Corda helps parties collaborate to maintain shared data without fully trusting each other
Corda is designed to allow parties to collaborate with their peers to maintain shared records, without having to trust each other fully. So Corda faces a very different world to a distributed database.
A Corda node can not assume the data it receives from a peer is valid: the peer is probably operated by a completely different entity and even if they know who that entity is, it’s still extremely prudent to verify the information. Moreover, if a Corda node sends data to another node, it must assume that node might print it all in an advert on the front page of the New York Times.
The trust boundaries — the red curves in the diagram- are drawn in a completely different place!
In Corda, nodes are operated by different organisations and do NOT trust each other; but the outcome is still a consistent view of data.
To repeat, because this distinction is utterly fundamental: nodes of a distributed database trust each other and collaborate with each other to present a consistent, secure face to the rest of the world.

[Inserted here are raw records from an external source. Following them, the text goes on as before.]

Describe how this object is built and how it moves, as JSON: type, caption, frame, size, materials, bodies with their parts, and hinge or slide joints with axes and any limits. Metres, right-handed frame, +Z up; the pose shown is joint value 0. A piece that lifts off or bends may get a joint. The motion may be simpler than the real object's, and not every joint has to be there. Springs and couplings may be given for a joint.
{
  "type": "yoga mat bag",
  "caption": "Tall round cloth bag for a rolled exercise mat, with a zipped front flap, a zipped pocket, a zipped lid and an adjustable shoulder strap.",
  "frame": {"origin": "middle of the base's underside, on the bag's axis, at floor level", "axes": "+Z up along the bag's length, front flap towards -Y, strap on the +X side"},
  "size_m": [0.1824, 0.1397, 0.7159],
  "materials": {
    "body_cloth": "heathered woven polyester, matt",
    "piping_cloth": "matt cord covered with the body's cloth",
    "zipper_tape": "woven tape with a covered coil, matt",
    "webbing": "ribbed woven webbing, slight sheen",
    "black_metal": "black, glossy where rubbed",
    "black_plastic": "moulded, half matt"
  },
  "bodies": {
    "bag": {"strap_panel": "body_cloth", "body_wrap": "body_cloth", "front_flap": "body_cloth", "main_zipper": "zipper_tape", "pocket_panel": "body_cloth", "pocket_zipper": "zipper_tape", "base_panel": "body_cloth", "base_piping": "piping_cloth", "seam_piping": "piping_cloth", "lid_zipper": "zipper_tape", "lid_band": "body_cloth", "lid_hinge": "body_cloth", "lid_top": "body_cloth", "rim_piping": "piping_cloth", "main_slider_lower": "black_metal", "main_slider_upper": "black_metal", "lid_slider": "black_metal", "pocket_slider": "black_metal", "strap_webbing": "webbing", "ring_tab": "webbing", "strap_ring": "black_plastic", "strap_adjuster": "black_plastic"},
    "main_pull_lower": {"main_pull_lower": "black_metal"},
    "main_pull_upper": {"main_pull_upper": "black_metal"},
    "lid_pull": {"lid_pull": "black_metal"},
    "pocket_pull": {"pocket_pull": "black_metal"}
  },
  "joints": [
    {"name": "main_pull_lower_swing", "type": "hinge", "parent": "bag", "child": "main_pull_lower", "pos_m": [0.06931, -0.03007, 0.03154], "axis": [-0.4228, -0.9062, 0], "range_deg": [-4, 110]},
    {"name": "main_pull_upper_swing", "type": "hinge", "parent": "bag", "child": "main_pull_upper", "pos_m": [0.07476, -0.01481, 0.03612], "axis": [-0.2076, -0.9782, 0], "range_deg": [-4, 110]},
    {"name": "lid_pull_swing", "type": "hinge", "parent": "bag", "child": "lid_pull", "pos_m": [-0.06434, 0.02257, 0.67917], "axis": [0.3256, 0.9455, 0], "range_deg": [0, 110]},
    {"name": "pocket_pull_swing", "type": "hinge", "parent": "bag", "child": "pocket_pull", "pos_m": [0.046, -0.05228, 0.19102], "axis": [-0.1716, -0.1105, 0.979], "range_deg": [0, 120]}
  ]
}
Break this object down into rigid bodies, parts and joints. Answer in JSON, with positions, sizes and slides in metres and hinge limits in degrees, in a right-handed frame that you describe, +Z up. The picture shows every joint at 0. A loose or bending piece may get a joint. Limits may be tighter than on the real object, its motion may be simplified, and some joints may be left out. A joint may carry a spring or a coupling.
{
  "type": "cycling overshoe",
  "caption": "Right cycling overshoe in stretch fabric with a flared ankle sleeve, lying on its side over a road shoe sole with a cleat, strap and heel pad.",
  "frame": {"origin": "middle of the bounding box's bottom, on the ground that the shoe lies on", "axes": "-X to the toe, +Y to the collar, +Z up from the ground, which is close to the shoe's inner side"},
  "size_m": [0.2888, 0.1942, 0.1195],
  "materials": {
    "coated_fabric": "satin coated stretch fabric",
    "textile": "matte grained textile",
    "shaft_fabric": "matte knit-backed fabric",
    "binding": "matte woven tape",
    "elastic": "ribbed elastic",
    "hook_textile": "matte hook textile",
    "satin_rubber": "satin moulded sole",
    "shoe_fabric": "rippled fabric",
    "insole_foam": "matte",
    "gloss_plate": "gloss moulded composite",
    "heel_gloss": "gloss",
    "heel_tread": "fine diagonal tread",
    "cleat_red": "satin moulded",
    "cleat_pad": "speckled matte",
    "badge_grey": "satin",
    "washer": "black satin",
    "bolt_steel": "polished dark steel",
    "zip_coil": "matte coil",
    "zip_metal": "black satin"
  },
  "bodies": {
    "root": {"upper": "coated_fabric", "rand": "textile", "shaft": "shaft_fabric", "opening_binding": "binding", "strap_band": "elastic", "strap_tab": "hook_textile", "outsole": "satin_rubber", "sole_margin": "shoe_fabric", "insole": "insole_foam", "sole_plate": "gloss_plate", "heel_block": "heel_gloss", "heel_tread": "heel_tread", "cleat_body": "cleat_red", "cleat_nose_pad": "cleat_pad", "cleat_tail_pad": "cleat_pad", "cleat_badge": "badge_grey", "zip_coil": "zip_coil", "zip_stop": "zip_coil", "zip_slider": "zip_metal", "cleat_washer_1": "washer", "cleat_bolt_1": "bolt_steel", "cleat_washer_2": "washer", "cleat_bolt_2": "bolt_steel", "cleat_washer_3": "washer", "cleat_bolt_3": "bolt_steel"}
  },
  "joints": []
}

By contrast, Corda nodes can not trust each other and so must independently verify data they receive from each other and only share data they are happy to be broadly shared.
And so we call Corda a distributed ledger, to distinguish it from distributed databases. A distributed ledger that is designed painstakingly for the needs of commercial entities.
Put more simply: you simply can’t build the applications we envisage for Corda with traditional database technology. And that’s what makes this new field so exciting.